Canon Australia has overhauled its ambassador program with the announcement of the Canon Champions, a three-tier system consisting of Masters, Ambassadors and Creators.

Champions: Canon Australia’s new Masters and Ambassadors.

The Masters are ‘world class image creators who have perfected their craft and offer vision, insight and experience’; Ambassadors ‘are innovative creatives who Canon believes will encourage upcoming image-makers to hone their skills’; and Creators are influencer-types who loan gear to make content that ‘champion creativity and engage diverse online audiences’.

‘We are thrilled to announce our new Masters and Ambassadors who, along with Creators, form our Canon Champions advocacy program,’ said Nina Spannari, general manager of Canon Australia marketing and customer experience. ‘Representing every skill level and some of Australia and New Zealand’s most talented image-makers, Canon created the program to support our industry professionals and the next generation of content creators. As Canon Champions they solely trust our products to bring their creative vision to life, and equally, we’re champions of their work, collaborating with them on product campaigns and passion projects to help them reach an even wider audience, and in turn inspire content creators to take their creative journey to the next level.’

In July Inside Imaging reported how Canon ended the decade-long Canon Masters program, after the company appointed three new ambassadors and hadn’t done anything with the Masters for years.

At the time we wrote:
‘There was no official announcement regarding the termination of the Canon Masters program; at some stage the microsite was quietly scrubbed. It possibly ended a year ago during Canon’s scaling down of programs, or even petered out before then. Regardless there is now a fresh, albeit much smaller, ambassador program in its place.

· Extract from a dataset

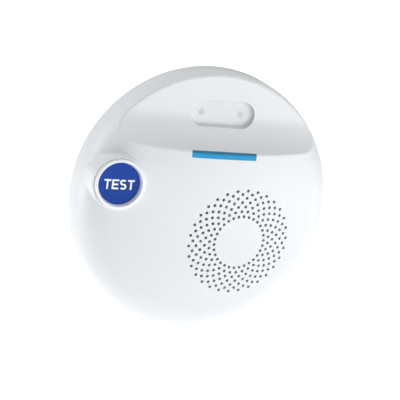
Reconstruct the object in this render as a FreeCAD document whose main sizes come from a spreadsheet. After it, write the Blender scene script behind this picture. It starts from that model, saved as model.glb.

The end of Canon Masters, established in 2010 as the EOS Masters, ties in with a broader industry shift – a changing of the guard from experts to influencers.

It turns out Canon was working on a new ambassador program, rather than terminate it, and there are 15 new Masters – the top level of the program – across Australia and New Zealand.

The Masters are: Newborn photographer Kelly Brown, nature photographer Darren Jew, travel photographer Richard I’Anson, sports and portrait photographer Phil Hillyard, motorsport photographer Mark Horsburgh, commercial photographer Daniel Linnet, travel and landscape photographer Sean Scott, cinematographer Dave May, fashion and editorial photographer Emily Abay, landscape photographer  Paul Blackmore, commercial and fine art photographer Tania Niwa, New Zealand landscape photographer Jackie Ranken, landscape photographer Mike Langford, advertising photographer Sacha Stejko, and press photographer Virginia Woolf.

The Master’s program kicks off with Abay, Hillyard and Horsburgh road-testing the newly announced EOS R3 with their first impressions going live next month.

Canon also announced two additional ambassadors – sports photographer Bonnie Cee and fashion photographer Alisha Lovrich – will join James Simmons, Jarrad Seng, and Kate Cornish who are ‘collaborating with Canon on developing their own unique passion projects’.